* Start Collected data *

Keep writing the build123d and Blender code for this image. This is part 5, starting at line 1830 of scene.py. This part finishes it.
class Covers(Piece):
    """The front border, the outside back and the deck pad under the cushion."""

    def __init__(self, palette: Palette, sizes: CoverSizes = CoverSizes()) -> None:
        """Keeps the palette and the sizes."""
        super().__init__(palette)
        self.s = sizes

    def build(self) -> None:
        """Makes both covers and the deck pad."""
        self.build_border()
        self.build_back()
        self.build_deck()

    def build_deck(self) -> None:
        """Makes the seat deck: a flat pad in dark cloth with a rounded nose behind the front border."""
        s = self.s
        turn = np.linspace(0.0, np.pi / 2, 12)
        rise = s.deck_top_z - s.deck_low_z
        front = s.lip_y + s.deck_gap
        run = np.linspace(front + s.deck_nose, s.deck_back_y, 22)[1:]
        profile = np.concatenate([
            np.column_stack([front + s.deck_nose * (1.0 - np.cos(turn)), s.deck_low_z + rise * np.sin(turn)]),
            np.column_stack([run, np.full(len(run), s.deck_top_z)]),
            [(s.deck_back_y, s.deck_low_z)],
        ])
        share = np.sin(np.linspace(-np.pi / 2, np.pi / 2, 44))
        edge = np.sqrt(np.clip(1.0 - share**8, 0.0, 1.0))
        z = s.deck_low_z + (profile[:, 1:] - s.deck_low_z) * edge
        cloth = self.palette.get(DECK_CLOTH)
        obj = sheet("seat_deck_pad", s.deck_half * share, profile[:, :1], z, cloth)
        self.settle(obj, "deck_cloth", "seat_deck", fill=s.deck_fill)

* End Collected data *

• Written problem: Print the listing above in its entirety, with every line exact.

• Result of this exercise:
Keep writing the build123d and Blender code for this image. This is part 5, starting at line 1830 of scene.py. This part finishes it.
class Covers(Piece):
    """The front border, the outside back and the deck pad under the cushion."""

    def __init__(self, palette: Palette, sizes: CoverSizes = CoverSizes()) -> None:
        """Keeps the palette and the sizes."""
        super().__init__(palette)
        self.s = sizes

    def build(self) -> None:
        """Makes both covers and the deck pad."""
        self.build_border()
        self.build_back()
        self.build_deck()

    def build_deck(self) -> None:
        """Makes the seat deck: a flat pad in dark cloth with a rounded nose behind the front border."""
        s = self.s
        turn = np.linspace(0.0, np.pi / 2, 12)
        rise = s.deck_top_z - s.deck_low_z
        front = s.lip_y + s.deck_gap
        run = np.linspace(front + s.deck_nose, s.deck_back_y, 22)[1:]
        profile = np.concatenate([
            np.column_stack([front + s.deck_nose * (1.0 - np.cos(turn)), s.deck_low_z + rise * np.sin(turn)]),
            np.column_stack([run, np.full(len(run), s.deck_top_z)]),
            [(s.deck_back_y, s.deck_low_z)],
        ])
        share = np.sin(np.linspace(-np.pi / 2, np.pi / 2, 44))
        edge = np.sqrt(np.clip(1.0 - share**8, 0.0, 1.0))
        z = s.deck_low_z + (profile[:, 1:] - s.deck_low_z) * edge
        cloth = self.palette.get(DECK_CLOTH)
        obj = sheet("seat_deck_pad", s.deck_half * share, profile[:, :1], z, cloth)
        self.settle(obj, "deck_cloth", "seat_deck", fill=s.deck_fill)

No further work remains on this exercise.